## What you should do
Please output exactly the lines of the material from the first through the line containing "front_right = doorway_panel()", and nothing more.

## Data segment
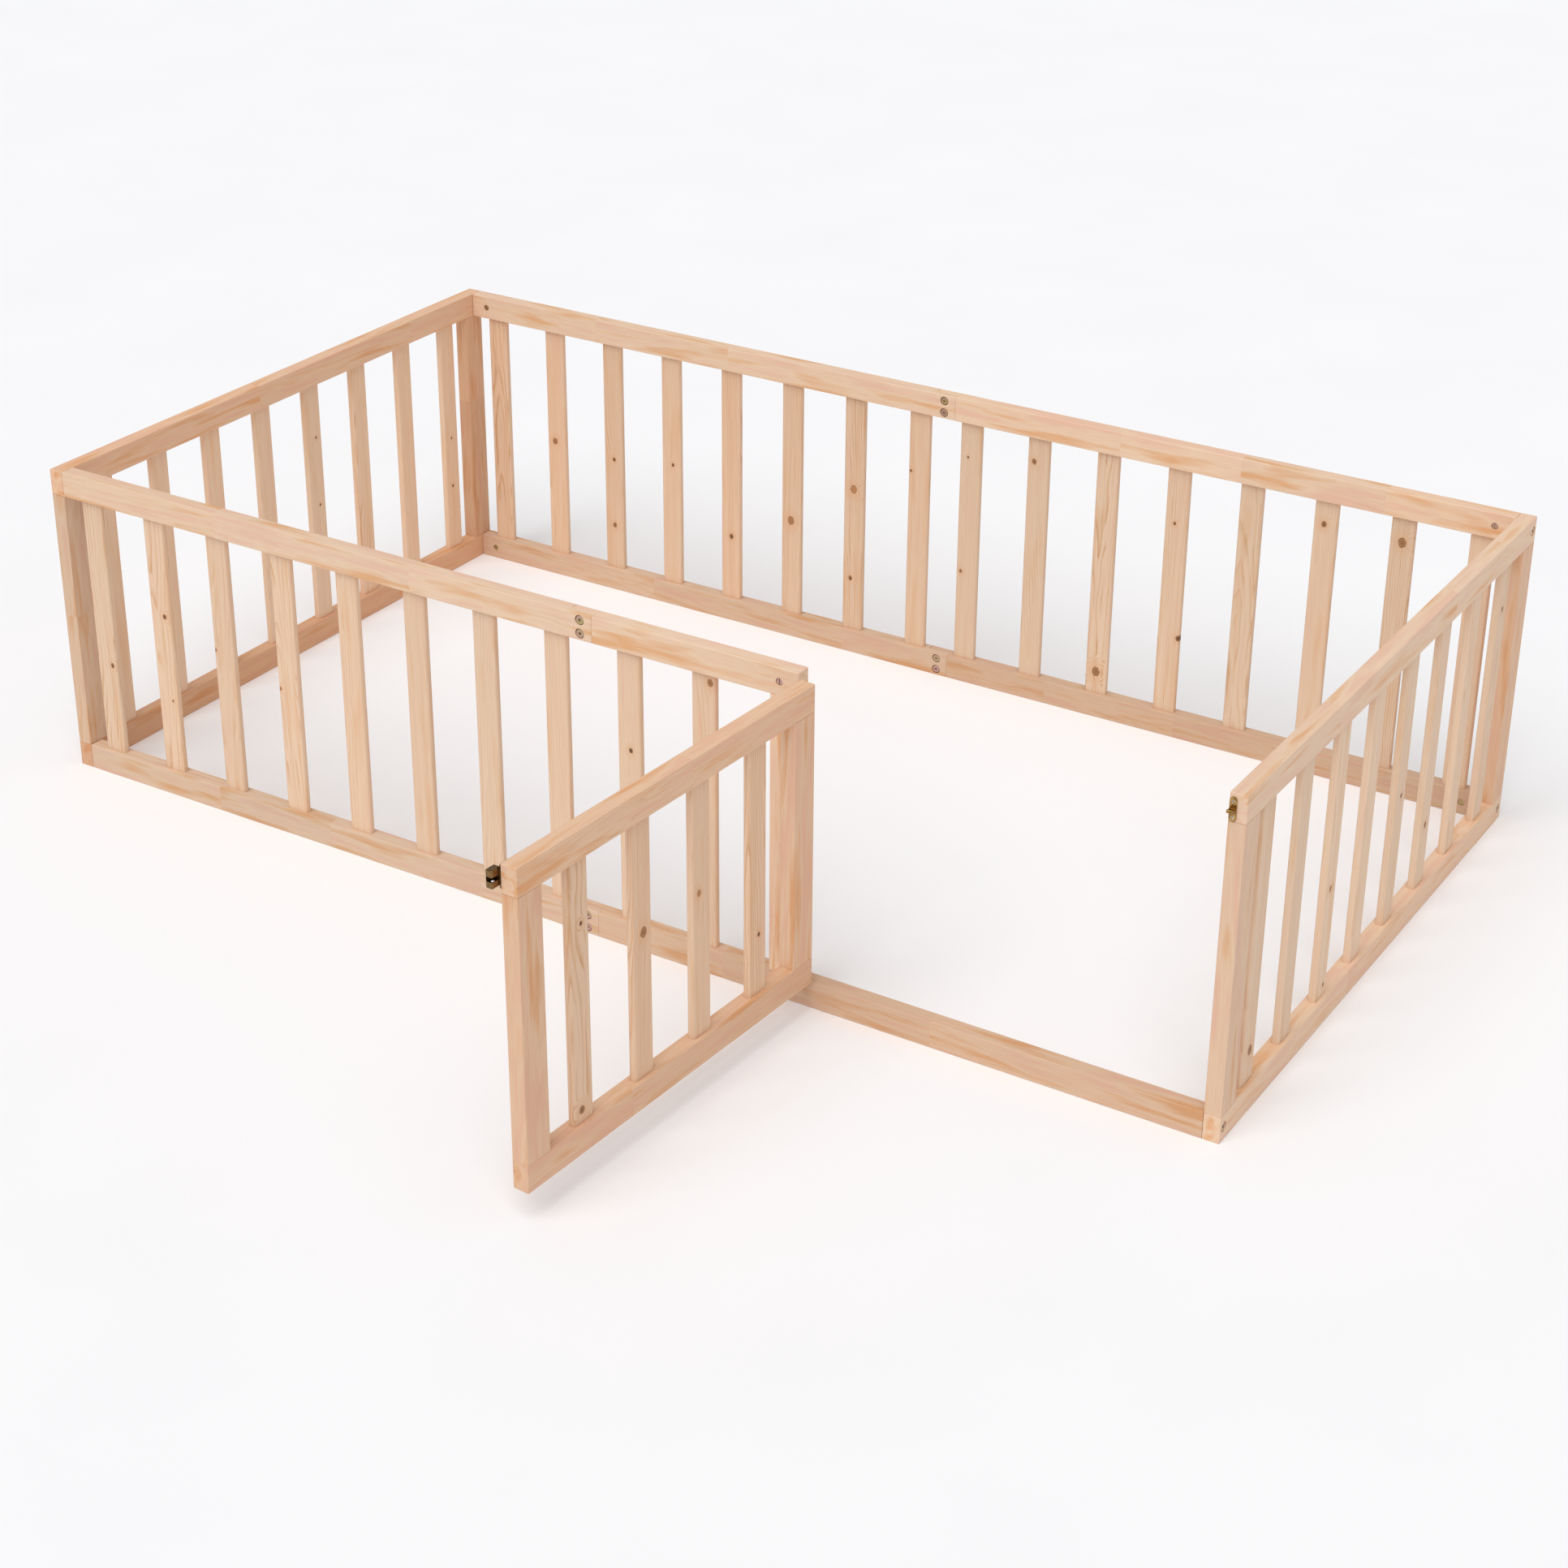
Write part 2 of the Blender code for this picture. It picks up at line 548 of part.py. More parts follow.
def catch_balls(door_axis):
    for label, sign in (("upper", 1), ("lower", -1)):
        place_z = CATCH_Z + sign * BALL_OUT
        seat = (BALL_X, FRONT_Y - BALL_FRONT, place_z)
        turned(f"catch_ball_{label}", ball_profile(BALL_R), seat, (0, 0, 1), STEEL_BALL, door_axis)


def catch_strike():
    """A plate on the end panel's front end with a tongue that the balls close on."""
    half = CATCH_HEIGHT / 2
    plate = timber(
        "catch_strike",
        (STRIKE_X[0], FRONT_Y - GAP - STRIKE_THICK, CATCH_Z - half),
        (STRIKE_X[1], FRONT_Y - GAP, CATCH_Z + half),
        BRASS, bevel=STRIKE_EDGE,
    )
    root = FRONT_Y - GAP - STRIKE_THICK / 2
    neck = [
        ((TONGUE_X[0], FRONT_Y - HEAD_FRONT[0] - HEAD_BITE, CATCH_Z - NECK_HALF),
         (TONGUE_X[1], root, CATCH_Z + NECK_HALF)),
    ]
    head = [
        ((TONGUE_X[0], FRONT_Y - HEAD_FRONT[1], CATCH_Z - HEAD_HALF),
         (TONGUE_X[1], FRONT_Y - HEAD_FRONT[0], CATCH_Z + HEAD_HALF)),
    ]
    combine(plate, helper("catch_strike_neck", neck), "UNION")
    combine(plate, helper("catch_strike_head", head, rounding=HEAD_SLOPE, along=0), "UNION")


def shade_turned_pieces():
    """Smooth shading round the turned pieces, with their flat faces kept flat."""
    for obj in PARTS.objects:
        if "turn" in obj.modifiers:
            obj.modifiers["turn"].use_smooth_shade = True
            obj.modifiers.new("even_shading", "WEIGHTED_NORMAL")


def main():
    left_top, left_bottom = end_panel("left", -1)
    right_top, right_bottom = end_panel("right", 1)
    rear = BACK_Y - THICK
    back_left = long_panel("back_left", -1, rear)
    back_right = long_panel("back_right", 1, rear)
    front_left = long_panel("front_left", -1, FRONT_Y)
    front_right = doorway_panel()

    levels = {"top": TOP_RAIL_Z + RAIL_MID, "bottom": RAIL_MID}
    lines = {
        "back_top": (levels["top"], rear, (back_left[0], back_right[0])),
        "back_bottom": (levels["bottom"], rear, (back_left[1], back_right[1])),
        "front_top": (levels["top"], FRONT_Y, (front_left[0], front_right[0])),
        "front_bottom": (levels["bottom"], FRONT_Y, (front_left[1], front_right[1])),
    }
    for line, (z, low_y, rails) in lines.items():
        lap_bolt(f"{line}_lap_bolt_upper", z + LAP_BOLT_SPREAD, low_y, rails)
        lap_bolt(f"{line}_lap_bolt_lower", z - LAP_BOLT_SPREAD, low_y, rails)

    front_y, back_y = FRONT_Y + THICK / 2, BACK_Y - THICK / 2
    corners = [
        ("left_front_top", -1, front_y, "top", left_top, front_left[0]),
        ("left_front_bottom", -1, front_y, "bottom", left_bottom, front_left[1]),
        ("left_back_top", -1, back_y, "top", left_top, back_left[0]),
        ("left_back_bottom", -1, back_y, "bottom", left_bottom, back_left[1]),
        ("right_back_top", 1, back_y, "top", right_top, back_right[0]),
        ("right_back_bottom", 1, back_y, "bottom", right_bottom, back_right[1]),
        ("right_front_bottom", 1, front_y, "bottom", right_bottom, front_right[1]),
    ]
    for label, sign, y, level, end_rail, long_rail in corners:
        z = levels[level]
        corner_bolt(f"{label}_corner_bolt", sign, y, z, end_rail, long_rail)
        inward = -1 if y < PEN_CENTRE_Y else 1
        face = y - inward * THICK / 2
        x = sign * (INNER_X - GAP - BARREL_FROM_END)
        barrel_nut(f"{label}_barrel_nut", x, z, face, inward, long_rail)
    spare_x = POST_X - BARREL_FROM_END
    barrel_nut("front_spare_barrel_nut", spare_x, levels["top"], FRONT_Y, 1, front_right[0])

    door_axis = bpy.data.objects.new("door_hinge_axis", None)
    place(door_axis, PIN)
    door_axis.rotation_euler.z = -DOOR_OPEN
    door(door_axis)
    for label, z in zip(("lower", "upper"), HINGE_Z):
        hinge(label, z, door_axis)
    catch_housing(door_axis)
    catch_balls(door_axis)
    catch_strike()
    shade_turned_pieces()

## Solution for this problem
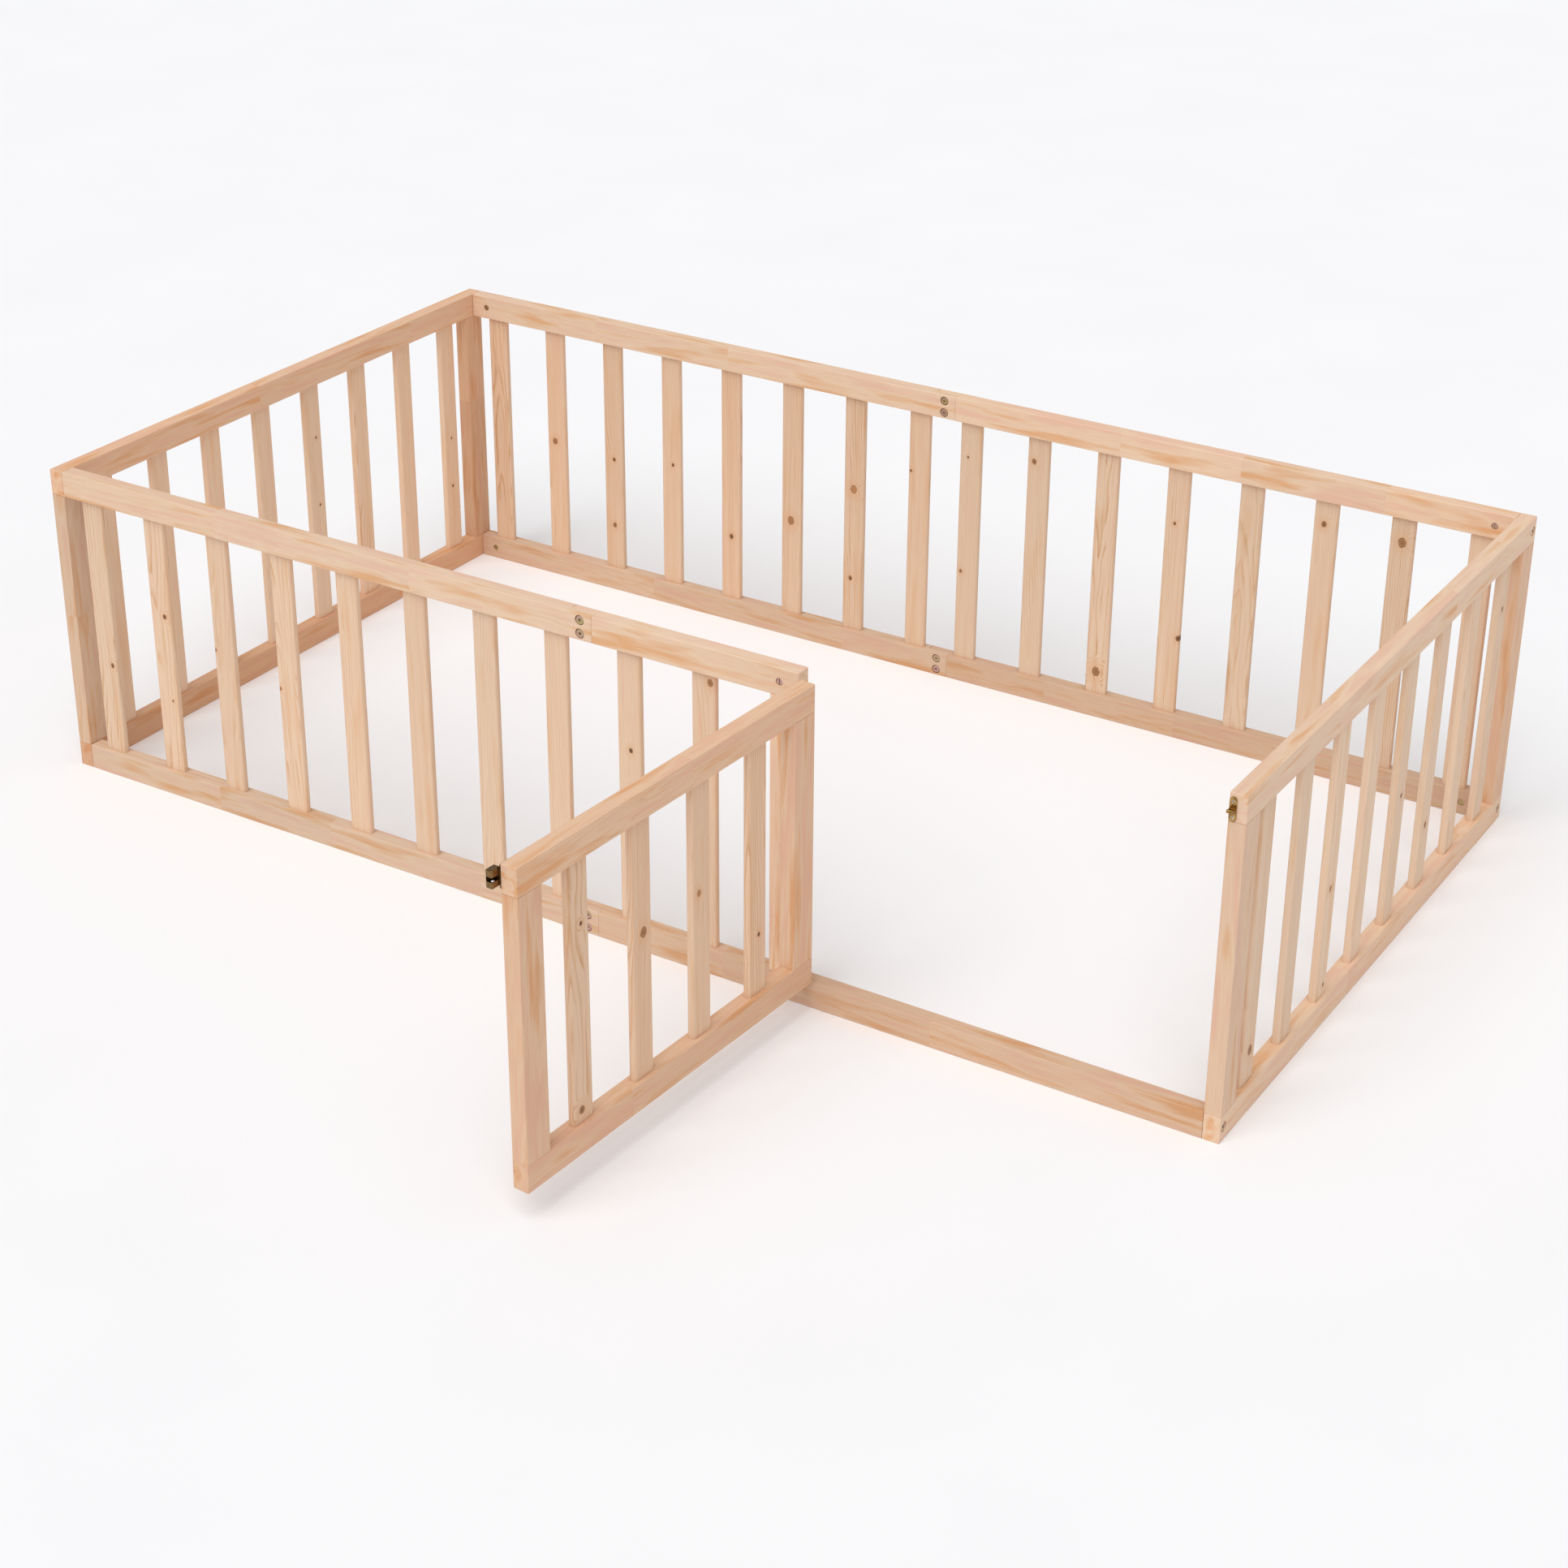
Write part 2 of the Blender code for this picture. It picks up at line 548 of part.py. More parts follow.
def catch_balls(door_axis):
    for label, sign in (("upper", 1), ("lower", -1)):
        place_z = CATCH_Z + sign * BALL_OUT
        seat = (BALL_X, FRONT_Y - BALL_FRONT, place_z)
        turned(f"catch_ball_{label}", ball_profile(BALL_R), seat, (0, 0, 1), STEEL_BALL, door_axis)


def catch_strike():
    """A plate on the end panel's front end with a tongue that the balls close on."""
    half = CATCH_HEIGHT / 2
    plate = timber(
        "catch_strike",
        (STRIKE_X[0], FRONT_Y - GAP - STRIKE_THICK, CATCH_Z - half),
        (STRIKE_X[1], FRONT_Y - GAP, CATCH_Z + half),
        BRASS, bevel=STRIKE_EDGE,
    )
    root = FRONT_Y - GAP - STRIKE_THICK / 2
    neck = [
        ((TONGUE_X[0], FRONT_Y - HEAD_FRONT[0] - HEAD_BITE, CATCH_Z - NECK_HALF),
         (TONGUE_X[1], root, CATCH_Z + NECK_HALF)),
    ]
    head = [
        ((TONGUE_X[0], FRONT_Y - HEAD_FRONT[1], CATCH_Z - HEAD_HALF),
         (TONGUE_X[1], FRONT_Y - HEAD_FRONT[0], CATCH_Z + HEAD_HALF)),
    ]
    combine(plate, helper("catch_strike_neck", neck), "UNION")
    combine(plate, helper("catch_strike_head", head, rounding=HEAD_SLOPE, along=0), "UNION")


def shade_turned_pieces():
    """Smooth shading round the turned pieces, with their flat faces kept flat."""
    for obj in PARTS.objects:
        if "turn" in obj.modifiers:
            obj.modifiers["turn"].use_smooth_shade = True
            obj.modifiers.new("even_shading", "WEIGHTED_NORMAL")


def main():
    left_top, left_bottom = end_panel("left", -1)
    right_top, right_bottom = end_panel("right", 1)
    rear = BACK_Y - THICK
    back_left = long_panel("back_left", -1, rear)
    back_right = long_panel("back_right", 1, rear)
    front_left = long_panel("front_left", -1, FRONT_Y)
    front_right = doorway_panel()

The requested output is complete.